■ **Work required**
Return each line of the listing that contains the string "corner".

═════ Recorded data

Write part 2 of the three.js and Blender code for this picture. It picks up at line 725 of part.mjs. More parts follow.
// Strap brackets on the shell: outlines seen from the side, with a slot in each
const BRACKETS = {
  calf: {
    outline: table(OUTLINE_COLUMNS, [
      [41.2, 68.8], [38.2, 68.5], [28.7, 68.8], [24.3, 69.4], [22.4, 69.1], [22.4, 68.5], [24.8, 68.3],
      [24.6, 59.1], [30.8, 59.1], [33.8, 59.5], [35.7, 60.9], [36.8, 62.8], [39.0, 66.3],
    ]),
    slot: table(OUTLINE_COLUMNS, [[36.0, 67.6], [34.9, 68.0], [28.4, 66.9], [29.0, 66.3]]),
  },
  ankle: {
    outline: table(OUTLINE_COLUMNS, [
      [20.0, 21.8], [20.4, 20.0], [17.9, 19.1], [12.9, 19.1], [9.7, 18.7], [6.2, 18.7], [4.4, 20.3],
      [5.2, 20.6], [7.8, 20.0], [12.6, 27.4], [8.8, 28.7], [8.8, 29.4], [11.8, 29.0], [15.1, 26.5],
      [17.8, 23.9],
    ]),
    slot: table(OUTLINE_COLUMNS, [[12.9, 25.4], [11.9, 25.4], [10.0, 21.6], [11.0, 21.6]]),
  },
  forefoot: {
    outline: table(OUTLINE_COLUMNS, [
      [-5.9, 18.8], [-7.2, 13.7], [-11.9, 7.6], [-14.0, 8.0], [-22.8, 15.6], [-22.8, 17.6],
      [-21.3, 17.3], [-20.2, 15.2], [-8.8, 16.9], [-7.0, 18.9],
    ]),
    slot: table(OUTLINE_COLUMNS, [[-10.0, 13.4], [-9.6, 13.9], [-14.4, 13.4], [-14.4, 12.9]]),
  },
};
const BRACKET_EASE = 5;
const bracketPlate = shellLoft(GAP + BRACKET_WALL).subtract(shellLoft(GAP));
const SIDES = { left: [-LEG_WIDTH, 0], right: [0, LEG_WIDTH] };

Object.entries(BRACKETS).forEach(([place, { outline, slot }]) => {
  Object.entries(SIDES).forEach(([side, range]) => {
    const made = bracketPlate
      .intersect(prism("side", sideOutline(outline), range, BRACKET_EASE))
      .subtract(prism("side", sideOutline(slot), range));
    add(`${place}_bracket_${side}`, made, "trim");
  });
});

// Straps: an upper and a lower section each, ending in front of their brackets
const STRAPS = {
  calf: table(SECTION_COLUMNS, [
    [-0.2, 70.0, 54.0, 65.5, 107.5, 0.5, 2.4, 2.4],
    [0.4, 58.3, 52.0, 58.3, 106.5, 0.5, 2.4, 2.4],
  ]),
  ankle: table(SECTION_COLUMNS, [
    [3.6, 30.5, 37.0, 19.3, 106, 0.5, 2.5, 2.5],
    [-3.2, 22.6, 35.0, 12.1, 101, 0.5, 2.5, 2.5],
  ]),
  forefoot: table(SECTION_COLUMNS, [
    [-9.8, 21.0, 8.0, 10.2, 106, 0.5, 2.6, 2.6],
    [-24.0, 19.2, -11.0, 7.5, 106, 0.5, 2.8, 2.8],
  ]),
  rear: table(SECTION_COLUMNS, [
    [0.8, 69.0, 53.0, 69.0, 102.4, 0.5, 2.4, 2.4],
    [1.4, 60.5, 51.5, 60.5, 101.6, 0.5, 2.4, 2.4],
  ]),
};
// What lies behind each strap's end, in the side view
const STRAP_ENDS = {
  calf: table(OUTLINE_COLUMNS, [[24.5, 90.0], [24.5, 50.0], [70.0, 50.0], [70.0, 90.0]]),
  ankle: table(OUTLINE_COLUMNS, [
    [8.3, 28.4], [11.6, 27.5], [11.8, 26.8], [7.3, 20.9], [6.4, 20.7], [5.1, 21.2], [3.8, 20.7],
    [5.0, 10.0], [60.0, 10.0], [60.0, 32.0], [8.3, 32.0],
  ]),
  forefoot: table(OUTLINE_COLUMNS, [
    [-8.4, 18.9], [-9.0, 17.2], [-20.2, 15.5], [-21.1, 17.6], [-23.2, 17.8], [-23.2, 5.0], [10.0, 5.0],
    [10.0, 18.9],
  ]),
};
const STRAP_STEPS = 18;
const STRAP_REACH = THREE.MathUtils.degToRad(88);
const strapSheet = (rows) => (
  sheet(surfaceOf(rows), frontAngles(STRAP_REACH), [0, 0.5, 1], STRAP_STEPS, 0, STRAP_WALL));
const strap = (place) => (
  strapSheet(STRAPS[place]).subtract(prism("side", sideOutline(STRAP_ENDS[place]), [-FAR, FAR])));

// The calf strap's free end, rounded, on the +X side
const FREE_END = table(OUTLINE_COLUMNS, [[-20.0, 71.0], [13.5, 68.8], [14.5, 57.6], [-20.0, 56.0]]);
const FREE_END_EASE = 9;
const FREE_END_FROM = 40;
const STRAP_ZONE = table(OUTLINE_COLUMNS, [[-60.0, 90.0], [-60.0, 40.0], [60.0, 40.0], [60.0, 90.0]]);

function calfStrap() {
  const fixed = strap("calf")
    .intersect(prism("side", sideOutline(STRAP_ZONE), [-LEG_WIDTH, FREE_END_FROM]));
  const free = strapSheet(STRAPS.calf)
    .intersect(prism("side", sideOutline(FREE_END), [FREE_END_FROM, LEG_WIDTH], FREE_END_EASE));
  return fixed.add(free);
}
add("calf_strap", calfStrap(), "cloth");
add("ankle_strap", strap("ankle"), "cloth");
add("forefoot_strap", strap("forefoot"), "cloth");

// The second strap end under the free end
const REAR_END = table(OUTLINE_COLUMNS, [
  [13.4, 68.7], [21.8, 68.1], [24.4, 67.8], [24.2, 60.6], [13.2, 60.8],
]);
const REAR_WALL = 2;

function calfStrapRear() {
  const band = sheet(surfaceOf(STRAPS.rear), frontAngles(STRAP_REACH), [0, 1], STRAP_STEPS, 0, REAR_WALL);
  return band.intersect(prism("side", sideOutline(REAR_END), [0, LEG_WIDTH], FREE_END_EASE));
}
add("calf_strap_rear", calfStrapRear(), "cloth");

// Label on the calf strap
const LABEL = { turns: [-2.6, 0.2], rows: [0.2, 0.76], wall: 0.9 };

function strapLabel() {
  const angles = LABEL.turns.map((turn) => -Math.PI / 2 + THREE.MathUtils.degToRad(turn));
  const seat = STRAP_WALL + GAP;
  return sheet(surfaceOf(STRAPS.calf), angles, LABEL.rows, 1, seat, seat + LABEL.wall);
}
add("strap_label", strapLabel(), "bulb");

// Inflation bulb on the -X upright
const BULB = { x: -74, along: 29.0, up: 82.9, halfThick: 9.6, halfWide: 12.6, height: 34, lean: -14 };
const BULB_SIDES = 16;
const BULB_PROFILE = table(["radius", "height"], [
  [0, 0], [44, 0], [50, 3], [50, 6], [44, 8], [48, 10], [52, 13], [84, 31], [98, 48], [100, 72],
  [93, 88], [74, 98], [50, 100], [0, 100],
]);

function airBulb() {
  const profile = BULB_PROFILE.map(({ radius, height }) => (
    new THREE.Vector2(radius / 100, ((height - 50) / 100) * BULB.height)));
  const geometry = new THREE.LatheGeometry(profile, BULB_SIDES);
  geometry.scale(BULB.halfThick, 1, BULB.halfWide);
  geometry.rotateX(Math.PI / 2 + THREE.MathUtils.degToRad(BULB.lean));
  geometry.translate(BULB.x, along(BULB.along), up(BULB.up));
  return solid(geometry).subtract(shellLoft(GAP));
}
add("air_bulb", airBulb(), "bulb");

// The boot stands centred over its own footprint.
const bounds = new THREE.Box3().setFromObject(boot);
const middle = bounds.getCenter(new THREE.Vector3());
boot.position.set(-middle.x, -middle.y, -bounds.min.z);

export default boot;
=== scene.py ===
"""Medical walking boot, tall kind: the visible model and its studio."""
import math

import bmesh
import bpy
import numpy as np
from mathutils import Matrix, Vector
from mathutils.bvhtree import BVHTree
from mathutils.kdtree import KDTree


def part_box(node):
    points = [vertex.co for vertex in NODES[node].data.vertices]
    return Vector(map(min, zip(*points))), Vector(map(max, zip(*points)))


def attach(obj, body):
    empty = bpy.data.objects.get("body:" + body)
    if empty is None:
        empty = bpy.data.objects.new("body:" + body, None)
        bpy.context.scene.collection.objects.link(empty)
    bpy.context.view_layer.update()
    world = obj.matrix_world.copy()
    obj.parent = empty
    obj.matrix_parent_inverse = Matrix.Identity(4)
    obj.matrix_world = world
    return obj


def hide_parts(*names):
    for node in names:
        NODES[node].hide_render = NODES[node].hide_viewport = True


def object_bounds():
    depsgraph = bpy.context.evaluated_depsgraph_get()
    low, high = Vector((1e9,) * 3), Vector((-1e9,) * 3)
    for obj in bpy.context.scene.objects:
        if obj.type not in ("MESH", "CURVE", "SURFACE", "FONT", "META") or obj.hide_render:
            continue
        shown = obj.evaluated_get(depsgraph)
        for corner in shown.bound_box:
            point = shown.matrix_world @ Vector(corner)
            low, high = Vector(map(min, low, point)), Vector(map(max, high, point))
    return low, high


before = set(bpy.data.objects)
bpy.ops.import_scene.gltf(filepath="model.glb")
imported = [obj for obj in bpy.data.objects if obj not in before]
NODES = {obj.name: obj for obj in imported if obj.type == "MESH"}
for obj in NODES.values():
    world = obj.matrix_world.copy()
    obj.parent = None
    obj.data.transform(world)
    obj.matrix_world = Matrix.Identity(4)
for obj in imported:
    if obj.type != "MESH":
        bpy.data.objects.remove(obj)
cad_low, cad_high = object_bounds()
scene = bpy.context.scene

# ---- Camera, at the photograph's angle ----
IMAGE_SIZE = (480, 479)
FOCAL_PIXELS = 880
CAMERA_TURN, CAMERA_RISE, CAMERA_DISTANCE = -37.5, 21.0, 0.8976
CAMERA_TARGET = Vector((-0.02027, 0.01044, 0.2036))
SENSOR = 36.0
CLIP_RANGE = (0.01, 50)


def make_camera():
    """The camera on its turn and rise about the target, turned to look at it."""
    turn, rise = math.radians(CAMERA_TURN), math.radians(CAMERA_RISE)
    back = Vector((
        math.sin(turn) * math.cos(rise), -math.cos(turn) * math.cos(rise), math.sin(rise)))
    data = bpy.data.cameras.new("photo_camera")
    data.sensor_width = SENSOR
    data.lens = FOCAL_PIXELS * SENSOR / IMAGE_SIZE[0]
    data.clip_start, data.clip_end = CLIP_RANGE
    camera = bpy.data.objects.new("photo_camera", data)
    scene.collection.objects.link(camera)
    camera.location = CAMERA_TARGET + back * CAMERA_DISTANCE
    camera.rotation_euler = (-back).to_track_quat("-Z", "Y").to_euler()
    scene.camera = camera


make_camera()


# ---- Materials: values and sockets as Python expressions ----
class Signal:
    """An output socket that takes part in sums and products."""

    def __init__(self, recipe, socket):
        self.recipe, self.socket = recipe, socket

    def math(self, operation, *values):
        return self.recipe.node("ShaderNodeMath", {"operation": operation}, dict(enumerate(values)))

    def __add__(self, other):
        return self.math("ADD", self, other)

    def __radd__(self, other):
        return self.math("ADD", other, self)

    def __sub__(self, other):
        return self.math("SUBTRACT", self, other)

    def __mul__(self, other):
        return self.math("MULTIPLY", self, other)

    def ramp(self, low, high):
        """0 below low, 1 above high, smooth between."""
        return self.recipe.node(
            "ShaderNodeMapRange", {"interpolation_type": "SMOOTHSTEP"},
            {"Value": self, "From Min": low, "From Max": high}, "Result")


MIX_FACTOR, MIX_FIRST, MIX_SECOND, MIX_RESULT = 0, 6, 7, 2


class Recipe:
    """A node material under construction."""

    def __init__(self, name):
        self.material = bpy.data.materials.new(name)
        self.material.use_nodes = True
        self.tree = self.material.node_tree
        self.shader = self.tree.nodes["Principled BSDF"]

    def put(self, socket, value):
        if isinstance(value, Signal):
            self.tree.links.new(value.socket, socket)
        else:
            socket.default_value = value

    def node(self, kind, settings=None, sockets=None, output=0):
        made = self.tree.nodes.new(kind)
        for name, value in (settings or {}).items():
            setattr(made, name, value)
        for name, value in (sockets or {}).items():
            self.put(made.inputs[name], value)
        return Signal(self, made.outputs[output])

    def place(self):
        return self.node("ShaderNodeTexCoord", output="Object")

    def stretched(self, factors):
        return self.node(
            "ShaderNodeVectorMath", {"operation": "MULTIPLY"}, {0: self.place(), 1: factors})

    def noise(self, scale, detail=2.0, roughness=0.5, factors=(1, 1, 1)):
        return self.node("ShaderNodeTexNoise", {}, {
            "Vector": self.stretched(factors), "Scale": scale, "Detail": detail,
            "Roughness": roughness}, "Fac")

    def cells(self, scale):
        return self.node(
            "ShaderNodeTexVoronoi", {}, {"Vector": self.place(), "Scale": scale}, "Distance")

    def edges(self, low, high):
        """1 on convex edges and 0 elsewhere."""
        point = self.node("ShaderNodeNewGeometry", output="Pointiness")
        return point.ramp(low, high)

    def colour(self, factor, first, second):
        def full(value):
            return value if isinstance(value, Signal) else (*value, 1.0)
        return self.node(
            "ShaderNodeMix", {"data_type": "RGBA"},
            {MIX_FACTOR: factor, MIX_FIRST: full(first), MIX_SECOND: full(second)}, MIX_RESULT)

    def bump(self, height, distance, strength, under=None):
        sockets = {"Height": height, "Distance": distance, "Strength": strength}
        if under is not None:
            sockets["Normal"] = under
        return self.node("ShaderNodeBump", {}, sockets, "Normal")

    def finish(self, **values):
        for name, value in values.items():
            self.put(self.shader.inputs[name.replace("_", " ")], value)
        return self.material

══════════

■ **Exercise result**
        for corner in shown.bound_box:
            point = shown.matrix_world @ Vector(corner)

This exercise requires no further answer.